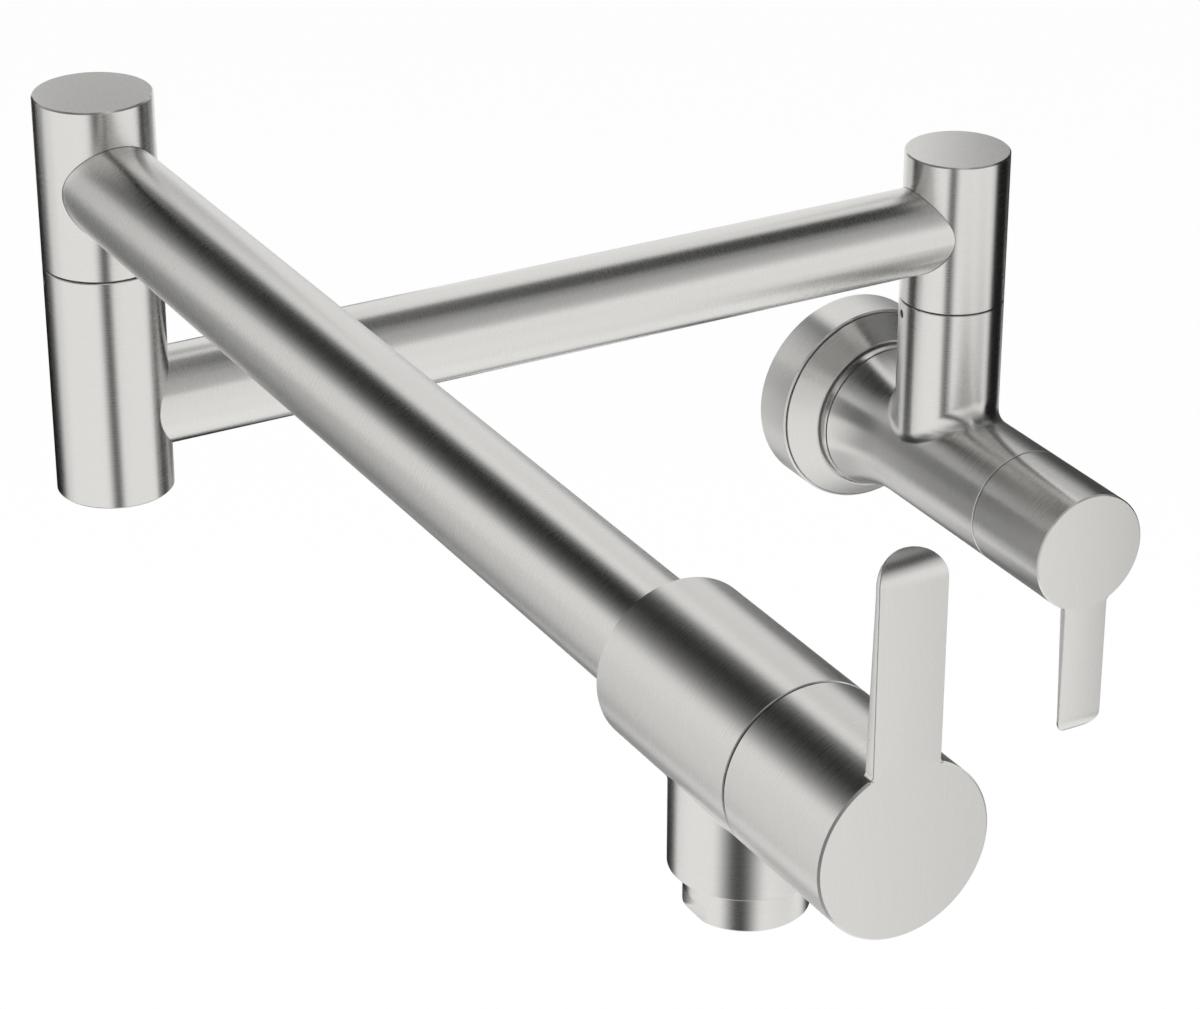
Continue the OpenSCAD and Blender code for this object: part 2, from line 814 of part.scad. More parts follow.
// Flow straightener with a hexagonal field of channels
module aerator_insert() {
    low = aerator_lip_h - aerator_show + film;
    color("lightgray") difference() {
        rod(aerator_bore_r - seated_fit, low, aerator_thread_len - insert_drop);
        for (p = hex_grid(insert_pitch, insert_rings)) translate(p)
            rod(insert_hole_r, low - overrun, aerator_thread_len + overrun);
    }
}

module aerator_washer() {
    color("dimgray") sleeve(aerator_thread_r - film, spout_water_r, aerator_thread_len,
        aerator_thread_len + washer_t - film);
}

wall_flange();
flange_gasket();
valve_body();
inlet_strainer();
at_rear_seat() seat_seal();  // rear_seat_seal
at_rear_seat() fixed_disc();  // rear_fixed_disc
at_rear_seat() bonnet();  // rear_bonnet
at_rear_seat() bonnet_o_ring();  // rear_bonnet_o_ring
at_rear_seat() guide_ring();  // rear_guide_ring
at_post_1() slide_ring(seam_1_z);  // post_1_slide_ring
at_post_1() post_grub_screw(seam_1_z);  // post_1_grub_screw
at_rear_seat() handle(180);  // rear_handle
at_rear_seat() spindle();  // rear_spindle
at_rear_seat() moving_disc();  // rear_moving_disc
at_rear_seat() spindle_o_rings();  // rear_spindle_o_rings
at_rear_seat() spindle_clip();  // rear_spindle_clip
at_rear_seat() handle_screw();  // rear_handle_screw
at_post_1() post_upper(seam_1_z, arm_1_height, top_1_z, 180);  // post_1_upper
at_post_1() spigot(seam_1_z);  // post_1_spigot
at_post_1() spigot_o_rings(seam_1_z);  // post_1_o_rings
at_post_1() arm_1_tube();
at_post_2() post_2_lower();
at_post_2() slide_ring(seam_2_z);  // post_2_slide_ring
at_post_2() post_grub_screw(seam_2_z);  // post_2_grub_screw
at_post_2() post_upper(seam_2_z, arm_2_height, top_2_z, -90);  // post_2_upper
at_post_2() spigot(seam_2_z);  // post_2_spigot
at_post_2() spigot_o_rings(seam_2_z);  // post_2_o_rings
at_post_2() arm_2_tube();
at_post_2() outlet_body();
at_front_seat() seat_seal();  // front_seat_seal
at_front_seat() fixed_disc();  // front_fixed_disc
at_front_seat() bonnet();  // front_bonnet
at_front_seat() bonnet_o_ring();  // front_bonnet_o_ring
at_front_seat() guide_ring();  // front_guide_ring
at_post_2() at_spout_end() aerator_housing();
at_post_2() at_spout_end() aerator_insert();
at_post_2() at_spout_end() aerator_washer();
at_front_seat() handle(0);  // front_handle
at_front_seat() spindle();  // front_spindle
at_front_seat() moving_disc();  // front_moving_disc
at_front_seat() spindle_o_rings();  // front_spindle_o_rings
at_front_seat() spindle_clip();  // front_spindle_clip
at_front_seat() handle_screw();  // front_handle_screw
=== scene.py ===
# %% [markdown]
# This lesson dresses a wall mounted pot filler: two tube arms that swing on two posts, with a
# valve at each end. The sizes and places come from a finished frame, so this script only makes
# the surfaces that a person sees: turned barrels, tubes, cast levers and their brushed finish.

# %% Load the frame
import json
import math

import bmesh
import bpy
from mathutils import Matrix, Vector

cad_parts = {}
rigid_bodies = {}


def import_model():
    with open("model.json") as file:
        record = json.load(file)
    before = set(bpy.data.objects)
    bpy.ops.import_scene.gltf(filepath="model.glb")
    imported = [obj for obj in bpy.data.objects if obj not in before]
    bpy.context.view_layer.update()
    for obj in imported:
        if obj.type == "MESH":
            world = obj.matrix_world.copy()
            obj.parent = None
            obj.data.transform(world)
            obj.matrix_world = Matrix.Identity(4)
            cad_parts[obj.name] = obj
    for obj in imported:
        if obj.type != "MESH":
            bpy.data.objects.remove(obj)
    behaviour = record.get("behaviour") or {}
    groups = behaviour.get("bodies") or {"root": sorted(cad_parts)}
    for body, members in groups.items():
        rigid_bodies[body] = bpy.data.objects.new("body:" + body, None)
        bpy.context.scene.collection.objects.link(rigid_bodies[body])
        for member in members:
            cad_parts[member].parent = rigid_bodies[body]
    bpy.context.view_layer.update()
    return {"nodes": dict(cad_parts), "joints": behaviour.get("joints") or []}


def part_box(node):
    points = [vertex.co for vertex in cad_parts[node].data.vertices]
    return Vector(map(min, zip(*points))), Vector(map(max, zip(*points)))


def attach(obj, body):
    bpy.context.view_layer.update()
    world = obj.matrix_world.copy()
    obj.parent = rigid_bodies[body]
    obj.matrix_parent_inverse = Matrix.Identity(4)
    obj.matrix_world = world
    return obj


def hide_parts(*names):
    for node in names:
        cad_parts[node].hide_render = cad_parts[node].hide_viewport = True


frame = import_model()
mm = 0.001

# %% [markdown]
# The places of the two posts come from the frame's joints, and the three radii that the tap
# repeats come from the boxes of its nodes, so they follow the frame if it is made again. Every
# other size is in millimetres, as on a drawing. The rear valve's axis starts at the origin.

# %% Places and radii
pivot = {joint["name"]: Vector(joint["pos_m"]) for joint in frame["joints"]}
post_1_at = Vector((pivot["arm_1_swivel"].x, pivot["arm_1_swivel"].y, 0))
post_2_at = Vector((pivot["arm_2_swivel"].x, pivot["arm_2_swivel"].y, 0))
rear_valve = Vector((0, 0, 0))
arm_1_up, arm_2_up = 73, 135.5
top_1, top_2 = 95, 157.5
seam_1, seam_2, seam_gap = 50.5, 113, 0.2


def half(node, axis):
    low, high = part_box(node)
    return round((high[axis] - low[axis]) / 2 / mm, 2)


def above(at, height):
    return at + Vector((0, 0, height * mm))


sleeve_r = half("post_1_upper", 0)
tube_r = half("arm_1_tube", 2)
barrel_r = half("outlet_body", 0)
print("posts at", post_1_at, post_2_at)
print("radii in mm: sleeve", sleeve_r, "tube", tube_r, "barrel", barrel_r)

# %% [markdown]
# Nearly every visible piece is turned, as on a lathe. By hand that is one vertex, extruded from
# point to point along the piece's outline and then spun round the axis. A spun outline keeps its
# chamfers crisp and its rings evenly spaced, which a cylinder with a bevel doesn't promise.

# %% Lathe helpers
around = 192
weld = 0.002 * mm
smooth_below = 30


def rest():
    if bpy.context.object and bpy.context.object.mode != "OBJECT":
        bpy.ops.object.mode_set(mode="OBJECT")
    bpy.ops.object.select_all(action="DESELECT")


def turned(name, outline):
    rest()
    bpy.ops.mesh.primitive_plane_add(size=mm, location=(0, 0, 0))
    piece = bpy.context.object
    piece.name = name
    bpy.ops.object.mode_set(mode="EDIT")
    bpy.ops.mesh.select_all(action="SELECT")
    bpy.ops.mesh.merge(type="CENTER")
    radius, height = outline[0]
    bpy.ops.transform.translate(value=(radius, 0, height))
    for (r_0, h_0), (r_1, h_1) in zip(outline, outline[1:] + outline[:1]):
        step = (r_1 - r_0, 0, h_1 - h_0)
        bpy.ops.mesh.extrude_vertices_move(TRANSFORM_OT_translate={"value": step})
    bpy.ops.mesh.select_all(action="SELECT")
    bpy.ops.mesh.spin(steps=around, angle=math.tau, center=(0, 0, 0), axis=(0, 0, 1))
    bpy.ops.mesh.select_all(action="SELECT")
    bpy.ops.mesh.remove_doubles(threshold=weld)
    bpy.ops.mesh.normals_make_consistent(inside=False)
    bpy.ops.object.mode_set(mode="OBJECT")
    return piece


def axes(z_way, y_way):
    z_way, y_way = Vector(z_way), Vector(y_way)
    return Matrix((y_way.cross(z_way), y_way, z_way)).transposed().to_4x4()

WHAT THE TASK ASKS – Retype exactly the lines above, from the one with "at_post_2() at_spout_end() aerator_washer();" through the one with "record = json.load(file)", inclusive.

OUTPUT FOR THIS EXERCISE –
at_post_2() at_spout_end() aerator_washer();
at_front_seat() handle(0);  // front_handle
at_front_seat() spindle();  // front_spindle
at_front_seat() moving_disc();  // front_moving_disc
at_front_seat() spindle_o_rings();  // front_spindle_o_rings
at_front_seat() spindle_clip();  // front_spindle_clip
at_front_seat() handle_screw();  // front_handle_screw
=== scene.py ===
# %% [markdown]
# This lesson dresses a wall mounted pot filler: two tube arms that swing on two posts, with a
# valve at each end. The sizes and places come from a finished frame, so this script only makes
# the surfaces that a person sees: turned barrels, tubes, cast levers and their brushed finish.

# %% Load the frame
import json
import math

import bmesh
import bpy
from mathutils import Matrix, Vector

cad_parts = {}
rigid_bodies = {}


def import_model():
    with open("model.json") as file:
        record = json.load(file)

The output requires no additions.